The 12 players already committed to Miami for next season combine to total $129.7 million, and that number grows to $134.9 million when including Ryan Anderson’s $5.2 million waive-and-stretch cap hit.

The 2021-22 NBA salary cap is set at $112.4 million and the luxury-tax threshold is at about $136.6 million. But because the Heat is acquiring Lowry through a sign-and-trade transaction, Miami faces a $143 million hard cap.

This leaves the Heat with about $8.1 million to fill out the roster before reaching the hard-cap threshold unless other trades are completed to create additional room.

The Heat obviously does not have available cap space to sign an outside free agent. But by operating as an over-the-cap team, Miami has two exceptions available to use: the non-taxpayer midlevel exception for $9.5 million and the bi-annual exception for $3.7 million.
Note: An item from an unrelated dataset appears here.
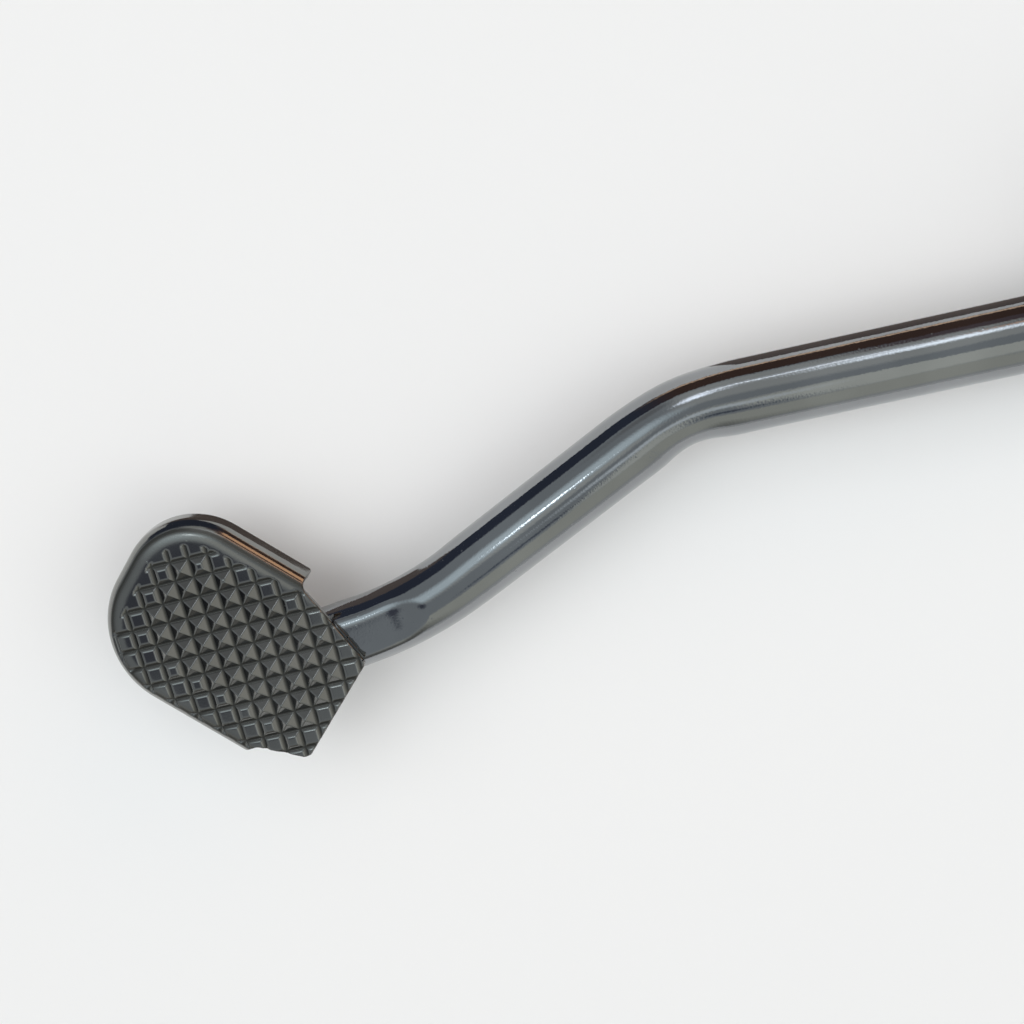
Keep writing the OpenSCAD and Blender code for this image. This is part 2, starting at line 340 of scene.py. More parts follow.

With about $7.3 million of the $9.5 million non-taxpayer midlevel exception going to Tucker, the Heat has roughly $2.2 million remaining of that exception to sign another player. And Miami still has the full $3.7 million bi-annual exception available to use.

In addition to those two exceptions, the Heat can also sign outside free agents using minimum contracts that count as $1.7 million toward the luxury tax and hard cap. Miami could lower that cap hit to just under $1 million if the free agent it signs is an undrafted player.

The Heat does have enough room to offer an outside free agent the $3.7 million bi-annual exception and fill out the remaining two spots with veteran minimum deals to get to the NBA regular-season maximum of 15 players. That scenario would leave Miami about $1 million under the hard cap.

Despite landing Lowry and bringing back Oladipo and Vincent, the Heat could still look to add depth at guard because Oladipo is not expected to be available for most of the season. Among the guards still available in free agency who could sign for the money Miami has to spend are J.J. Redick, Lou Williams, Wesley Matthews, Avery Bradley, Tyler Johnson and Elfrid Payton.

The Heat also has a need for another big man in its frontcourt rotation, with Adebayo and Dedmon currently the only two centers on the roster. Among the bigs still available in free agency are Paul Millsap, Ed Davis, Frank Kaminsky, DeMarcus Cousins, Khem Birch and Harry Giles.

Center Omer Yurtseven is another option the Heat could turn to. Yurtseven, who is an unrestricted free agent after Miami declined the $1.5 million team option in his contract over the weekend, is on the Heat’s summer league team and was impressive in his debut with 27 points and 19 rebounds in 32 minutes in Tuesday’s win over the Los Angeles Lakers in Sacramento.

But the hard cap isn’t the only thing to monitor as the Heat fills out the rest of its roster. Miami also can’t ignore the luxury tax threshold after finishing the 2019-20 season as a tax team and the threat of a punitive repeater tax (when a team is over the tax at least three times over a four-year period) looming.

The Heat stands roughly $1.7 million away from the tax line and is on track to cross it while completing its roster for next season. Miami will have until the end of the regular season to make moves to get completely below the line to avoid finishing as a tax team and paying the penalty.

In addition to all of that, the machinations of the Lowry sign-and-trade are still being worked out, with Goran Dragic and Precious Achiuwa believed to be the only two Heat players being sent out in the deal.

There are three players from the Heat’s season-ending roster who remain free agents: Udonis Haslem, Andre Iguodala and Yurtseven. The expectation is that Haslem also again will return at the veteran minimum.

Negotiations began Monday, but free agents can’t formally sign their new contracts until Friday at 12:01 p.m.